WHAT THIS TASK INVOLVES:
Starting at the line with "Keep writing the Blender" and stopping at the line with "return (path, across, halves, weights), arms", repeat each line exactly. Include both and omit the rest.

THE INPUT:
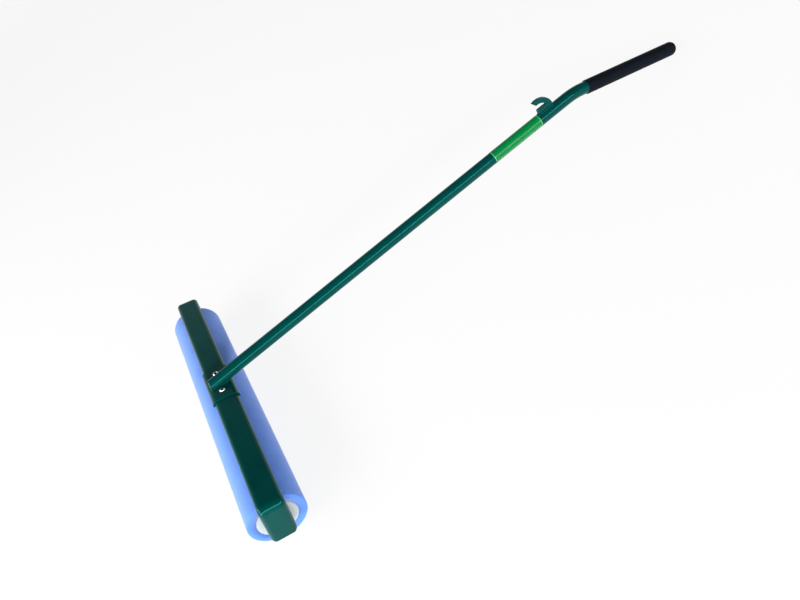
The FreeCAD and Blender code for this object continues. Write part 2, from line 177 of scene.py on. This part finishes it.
---
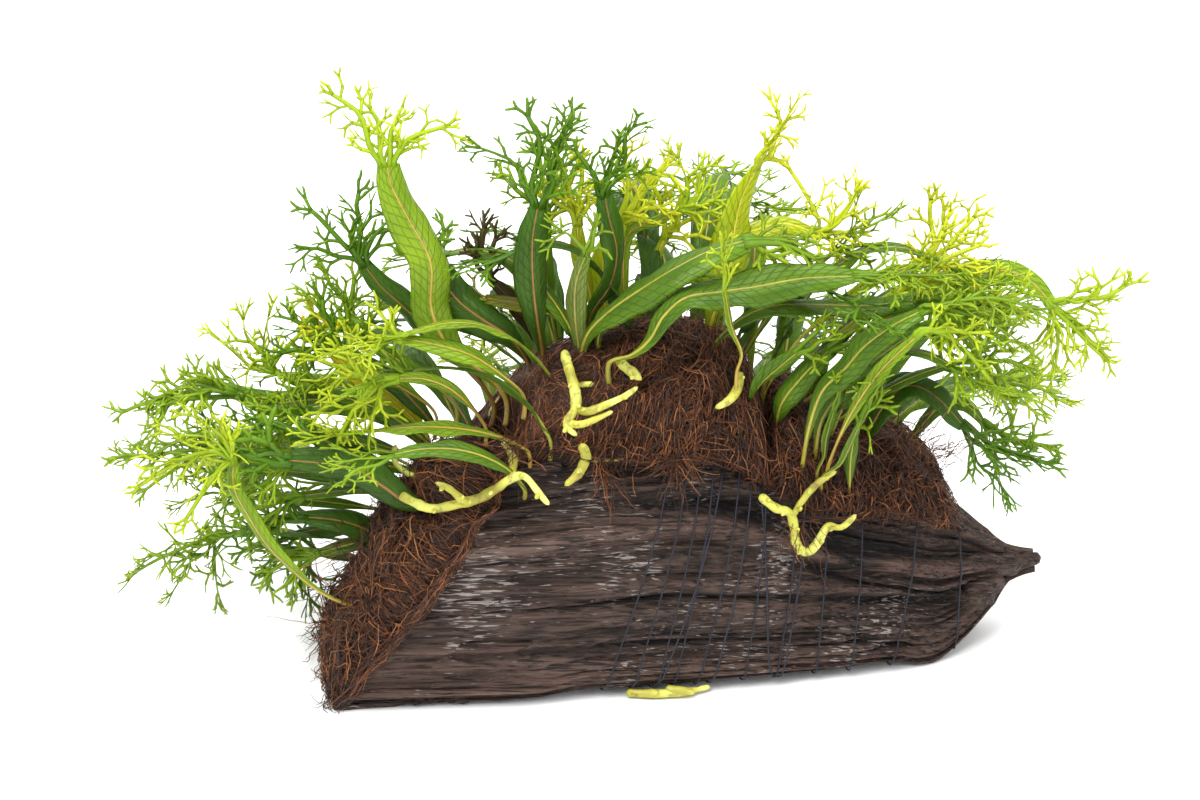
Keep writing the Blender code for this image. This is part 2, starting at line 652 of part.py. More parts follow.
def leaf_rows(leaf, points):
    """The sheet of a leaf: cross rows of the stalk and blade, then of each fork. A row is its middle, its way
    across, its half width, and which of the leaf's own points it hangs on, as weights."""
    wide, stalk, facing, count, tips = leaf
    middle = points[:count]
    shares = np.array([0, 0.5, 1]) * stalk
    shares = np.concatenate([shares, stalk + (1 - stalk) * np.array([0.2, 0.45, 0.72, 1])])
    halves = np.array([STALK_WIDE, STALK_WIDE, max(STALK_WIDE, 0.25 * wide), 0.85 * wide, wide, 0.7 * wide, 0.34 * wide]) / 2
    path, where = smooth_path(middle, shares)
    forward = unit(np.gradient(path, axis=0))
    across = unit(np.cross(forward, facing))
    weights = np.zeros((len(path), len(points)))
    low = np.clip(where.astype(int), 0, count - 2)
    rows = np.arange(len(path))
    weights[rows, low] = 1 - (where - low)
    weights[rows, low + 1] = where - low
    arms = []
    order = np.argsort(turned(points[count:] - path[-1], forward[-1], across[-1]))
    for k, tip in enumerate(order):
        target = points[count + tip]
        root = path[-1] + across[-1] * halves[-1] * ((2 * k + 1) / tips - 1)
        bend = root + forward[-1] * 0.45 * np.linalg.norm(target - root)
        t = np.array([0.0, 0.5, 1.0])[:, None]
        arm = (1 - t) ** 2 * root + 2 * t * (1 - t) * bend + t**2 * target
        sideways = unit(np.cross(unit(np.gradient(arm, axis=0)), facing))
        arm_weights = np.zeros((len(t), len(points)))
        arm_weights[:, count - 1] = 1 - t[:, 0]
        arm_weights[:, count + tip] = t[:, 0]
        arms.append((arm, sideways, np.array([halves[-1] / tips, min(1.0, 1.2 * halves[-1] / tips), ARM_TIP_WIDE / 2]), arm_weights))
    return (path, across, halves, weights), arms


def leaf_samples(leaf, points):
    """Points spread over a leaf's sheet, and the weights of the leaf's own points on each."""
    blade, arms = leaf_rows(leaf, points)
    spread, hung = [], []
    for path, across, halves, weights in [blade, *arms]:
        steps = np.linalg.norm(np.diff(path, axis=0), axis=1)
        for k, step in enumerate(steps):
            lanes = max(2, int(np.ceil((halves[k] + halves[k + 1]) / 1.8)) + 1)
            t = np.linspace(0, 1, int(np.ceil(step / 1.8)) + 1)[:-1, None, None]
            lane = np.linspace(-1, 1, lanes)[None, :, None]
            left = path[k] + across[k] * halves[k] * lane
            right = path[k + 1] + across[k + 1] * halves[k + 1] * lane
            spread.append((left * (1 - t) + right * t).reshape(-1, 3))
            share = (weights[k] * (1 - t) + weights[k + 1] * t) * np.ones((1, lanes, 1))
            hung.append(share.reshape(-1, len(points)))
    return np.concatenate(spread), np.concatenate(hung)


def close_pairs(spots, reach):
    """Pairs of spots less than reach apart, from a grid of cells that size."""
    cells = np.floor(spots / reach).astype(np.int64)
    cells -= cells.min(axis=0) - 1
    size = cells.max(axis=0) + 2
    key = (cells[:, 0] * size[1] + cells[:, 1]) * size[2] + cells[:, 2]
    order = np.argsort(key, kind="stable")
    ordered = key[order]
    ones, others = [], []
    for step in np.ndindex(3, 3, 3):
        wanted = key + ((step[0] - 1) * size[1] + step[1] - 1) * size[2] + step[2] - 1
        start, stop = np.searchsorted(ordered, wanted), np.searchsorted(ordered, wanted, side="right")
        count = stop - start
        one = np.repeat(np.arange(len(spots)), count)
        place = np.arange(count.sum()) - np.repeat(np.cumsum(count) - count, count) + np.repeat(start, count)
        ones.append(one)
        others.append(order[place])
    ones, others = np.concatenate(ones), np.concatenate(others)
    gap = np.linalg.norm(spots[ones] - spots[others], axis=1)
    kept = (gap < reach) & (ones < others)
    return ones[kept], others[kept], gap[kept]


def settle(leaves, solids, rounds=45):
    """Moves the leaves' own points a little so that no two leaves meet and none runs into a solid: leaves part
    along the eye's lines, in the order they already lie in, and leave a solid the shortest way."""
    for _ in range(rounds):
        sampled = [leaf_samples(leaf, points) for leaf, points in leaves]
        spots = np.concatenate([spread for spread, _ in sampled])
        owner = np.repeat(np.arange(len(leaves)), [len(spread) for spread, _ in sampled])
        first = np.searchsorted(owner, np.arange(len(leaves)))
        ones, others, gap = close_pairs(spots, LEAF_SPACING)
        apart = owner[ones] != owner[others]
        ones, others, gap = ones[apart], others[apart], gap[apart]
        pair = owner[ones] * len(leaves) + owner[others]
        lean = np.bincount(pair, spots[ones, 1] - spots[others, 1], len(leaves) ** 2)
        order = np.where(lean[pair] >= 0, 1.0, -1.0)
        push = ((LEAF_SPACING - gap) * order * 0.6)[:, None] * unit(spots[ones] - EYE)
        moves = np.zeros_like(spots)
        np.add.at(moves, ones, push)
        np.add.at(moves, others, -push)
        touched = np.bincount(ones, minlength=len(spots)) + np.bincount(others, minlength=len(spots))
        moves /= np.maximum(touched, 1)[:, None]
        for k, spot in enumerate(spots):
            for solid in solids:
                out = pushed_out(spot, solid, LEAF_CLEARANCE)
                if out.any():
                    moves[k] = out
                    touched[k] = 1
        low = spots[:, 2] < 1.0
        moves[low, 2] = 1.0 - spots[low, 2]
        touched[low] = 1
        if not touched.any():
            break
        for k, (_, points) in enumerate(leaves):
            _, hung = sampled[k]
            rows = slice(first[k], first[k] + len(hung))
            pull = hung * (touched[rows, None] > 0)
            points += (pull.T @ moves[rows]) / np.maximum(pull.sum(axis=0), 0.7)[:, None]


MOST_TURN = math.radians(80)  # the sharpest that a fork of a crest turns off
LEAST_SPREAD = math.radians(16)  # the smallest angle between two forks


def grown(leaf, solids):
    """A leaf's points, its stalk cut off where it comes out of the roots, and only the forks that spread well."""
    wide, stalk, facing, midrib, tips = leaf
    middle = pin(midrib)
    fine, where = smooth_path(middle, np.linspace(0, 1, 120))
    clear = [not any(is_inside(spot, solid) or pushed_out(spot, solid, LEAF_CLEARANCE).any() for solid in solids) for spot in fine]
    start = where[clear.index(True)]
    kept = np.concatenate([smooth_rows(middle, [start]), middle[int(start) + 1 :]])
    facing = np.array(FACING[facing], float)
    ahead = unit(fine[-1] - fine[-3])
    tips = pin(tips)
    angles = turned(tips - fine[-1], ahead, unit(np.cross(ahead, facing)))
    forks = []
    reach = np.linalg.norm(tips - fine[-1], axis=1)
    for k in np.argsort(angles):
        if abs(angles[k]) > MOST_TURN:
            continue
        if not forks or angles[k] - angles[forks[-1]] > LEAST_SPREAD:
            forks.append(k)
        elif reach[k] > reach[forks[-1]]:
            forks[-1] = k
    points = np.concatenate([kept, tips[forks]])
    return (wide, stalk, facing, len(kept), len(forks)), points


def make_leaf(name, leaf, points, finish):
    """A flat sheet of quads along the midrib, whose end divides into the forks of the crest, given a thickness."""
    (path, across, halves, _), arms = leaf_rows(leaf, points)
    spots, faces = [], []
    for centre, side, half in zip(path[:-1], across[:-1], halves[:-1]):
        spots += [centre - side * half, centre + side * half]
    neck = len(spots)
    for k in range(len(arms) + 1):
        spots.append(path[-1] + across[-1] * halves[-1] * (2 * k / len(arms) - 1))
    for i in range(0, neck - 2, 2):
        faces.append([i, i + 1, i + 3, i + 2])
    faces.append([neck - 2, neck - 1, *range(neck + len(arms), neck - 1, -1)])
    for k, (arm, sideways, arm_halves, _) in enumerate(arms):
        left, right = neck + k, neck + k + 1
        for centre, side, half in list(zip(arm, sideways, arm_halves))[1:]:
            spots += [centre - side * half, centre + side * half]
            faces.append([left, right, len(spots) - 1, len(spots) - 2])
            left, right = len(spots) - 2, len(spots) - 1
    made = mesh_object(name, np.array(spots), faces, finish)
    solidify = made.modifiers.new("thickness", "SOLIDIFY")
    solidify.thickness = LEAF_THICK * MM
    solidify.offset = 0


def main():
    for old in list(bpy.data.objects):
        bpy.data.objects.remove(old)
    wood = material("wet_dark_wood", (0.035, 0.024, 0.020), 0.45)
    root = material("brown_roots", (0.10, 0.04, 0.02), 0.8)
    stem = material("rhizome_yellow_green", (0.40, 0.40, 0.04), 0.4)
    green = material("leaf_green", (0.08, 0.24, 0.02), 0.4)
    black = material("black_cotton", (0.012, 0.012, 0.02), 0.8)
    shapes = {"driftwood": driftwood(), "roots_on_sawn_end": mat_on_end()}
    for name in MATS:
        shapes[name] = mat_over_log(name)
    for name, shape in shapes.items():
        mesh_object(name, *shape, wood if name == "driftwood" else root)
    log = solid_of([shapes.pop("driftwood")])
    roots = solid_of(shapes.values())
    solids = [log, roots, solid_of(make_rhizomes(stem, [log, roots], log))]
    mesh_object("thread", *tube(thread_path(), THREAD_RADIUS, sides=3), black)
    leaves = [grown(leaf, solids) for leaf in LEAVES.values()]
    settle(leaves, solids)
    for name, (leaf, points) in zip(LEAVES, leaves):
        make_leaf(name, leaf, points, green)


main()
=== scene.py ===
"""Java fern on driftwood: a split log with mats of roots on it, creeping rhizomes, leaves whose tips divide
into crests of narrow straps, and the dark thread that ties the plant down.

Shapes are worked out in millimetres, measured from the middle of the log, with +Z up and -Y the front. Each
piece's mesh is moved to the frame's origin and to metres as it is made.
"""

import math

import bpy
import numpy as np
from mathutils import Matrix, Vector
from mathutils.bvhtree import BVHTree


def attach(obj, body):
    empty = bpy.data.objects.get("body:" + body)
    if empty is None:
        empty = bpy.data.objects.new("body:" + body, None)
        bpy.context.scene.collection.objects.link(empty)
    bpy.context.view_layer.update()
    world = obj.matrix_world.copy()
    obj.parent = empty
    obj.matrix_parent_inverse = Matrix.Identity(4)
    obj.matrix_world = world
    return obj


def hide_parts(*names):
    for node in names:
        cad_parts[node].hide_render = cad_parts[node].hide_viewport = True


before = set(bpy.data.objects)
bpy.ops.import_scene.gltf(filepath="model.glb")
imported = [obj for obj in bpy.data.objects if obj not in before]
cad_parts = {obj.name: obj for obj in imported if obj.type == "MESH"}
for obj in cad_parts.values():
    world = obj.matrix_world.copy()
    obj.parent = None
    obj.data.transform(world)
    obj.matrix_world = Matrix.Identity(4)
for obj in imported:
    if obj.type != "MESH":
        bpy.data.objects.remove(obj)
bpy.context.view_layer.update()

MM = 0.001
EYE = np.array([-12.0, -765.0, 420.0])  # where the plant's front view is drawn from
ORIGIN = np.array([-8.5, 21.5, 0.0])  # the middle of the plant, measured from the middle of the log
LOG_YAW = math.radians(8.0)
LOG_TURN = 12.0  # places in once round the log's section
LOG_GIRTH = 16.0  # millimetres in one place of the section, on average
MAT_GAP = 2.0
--
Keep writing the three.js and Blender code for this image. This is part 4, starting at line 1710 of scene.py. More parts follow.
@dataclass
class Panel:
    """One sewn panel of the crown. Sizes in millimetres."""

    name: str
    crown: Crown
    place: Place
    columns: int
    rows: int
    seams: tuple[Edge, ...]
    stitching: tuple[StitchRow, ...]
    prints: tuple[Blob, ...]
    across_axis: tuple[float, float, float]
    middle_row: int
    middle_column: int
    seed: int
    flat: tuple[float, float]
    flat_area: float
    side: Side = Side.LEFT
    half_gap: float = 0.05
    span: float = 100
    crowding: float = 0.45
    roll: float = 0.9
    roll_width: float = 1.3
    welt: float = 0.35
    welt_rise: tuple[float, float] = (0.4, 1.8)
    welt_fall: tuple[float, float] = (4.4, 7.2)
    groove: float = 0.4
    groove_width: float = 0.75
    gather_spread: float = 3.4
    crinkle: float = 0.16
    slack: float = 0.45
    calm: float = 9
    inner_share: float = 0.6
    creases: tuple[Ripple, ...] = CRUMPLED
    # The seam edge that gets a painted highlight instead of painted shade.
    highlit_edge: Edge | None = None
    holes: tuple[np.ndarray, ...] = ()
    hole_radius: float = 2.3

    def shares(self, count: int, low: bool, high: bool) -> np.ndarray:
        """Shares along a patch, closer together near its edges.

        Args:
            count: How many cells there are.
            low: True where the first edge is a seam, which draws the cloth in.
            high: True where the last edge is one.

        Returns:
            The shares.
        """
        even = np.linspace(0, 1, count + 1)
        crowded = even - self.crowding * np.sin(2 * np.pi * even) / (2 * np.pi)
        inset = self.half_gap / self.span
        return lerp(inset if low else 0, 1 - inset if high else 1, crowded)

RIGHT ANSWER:
Keep writing the Blender code for this image. This is part 2, starting at line 652 of part.py. More parts follow.
def leaf_rows(leaf, points):
    """The sheet of a leaf: cross rows of the stalk and blade, then of each fork. A row is its middle, its way
    across, its half width, and which of the leaf's own points it hangs on, as weights."""
    wide, stalk, facing, count, tips = leaf
    middle = points[:count]
    shares = np.array([0, 0.5, 1]) * stalk
    shares = np.concatenate([shares, stalk + (1 - stalk) * np.array([0.2, 0.45, 0.72, 1])])
    halves = np.array([STALK_WIDE, STALK_WIDE, max(STALK_WIDE, 0.25 * wide), 0.85 * wide, wide, 0.7 * wide, 0.34 * wide]) / 2
    path, where = smooth_path(middle, shares)
    forward = unit(np.gradient(path, axis=0))
    across = unit(np.cross(forward, facing))
    weights = np.zeros((len(path), len(points)))
    low = np.clip(where.astype(int), 0, count - 2)
    rows = np.arange(len(path))
    weights[rows, low] = 1 - (where - low)
    weights[rows, low + 1] = where - low
    arms = []
    order = np.argsort(turned(points[count:] - path[-1], forward[-1], across[-1]))
    for k, tip in enumerate(order):
        target = points[count + tip]
        root = path[-1] + across[-1] * halves[-1] * ((2 * k + 1) / tips - 1)
        bend = root + forward[-1] * 0.45 * np.linalg.norm(target - root)
        t = np.array([0.0, 0.5, 1.0])[:, None]
        arm = (1 - t) ** 2 * root + 2 * t * (1 - t) * bend + t**2 * target
        sideways = unit(np.cross(unit(np.gradient(arm, axis=0)), facing))
        arm_weights = np.zeros((len(t), len(points)))
        arm_weights[:, count - 1] = 1 - t[:, 0]
        arm_weights[:, count + tip] = t[:, 0]
        arms.append((arm, sideways, np.array([halves[-1] / tips, min(1.0, 1.2 * halves[-1] / tips), ARM_TIP_WIDE / 2]), arm_weights))
    return (path, across, halves, weights), arms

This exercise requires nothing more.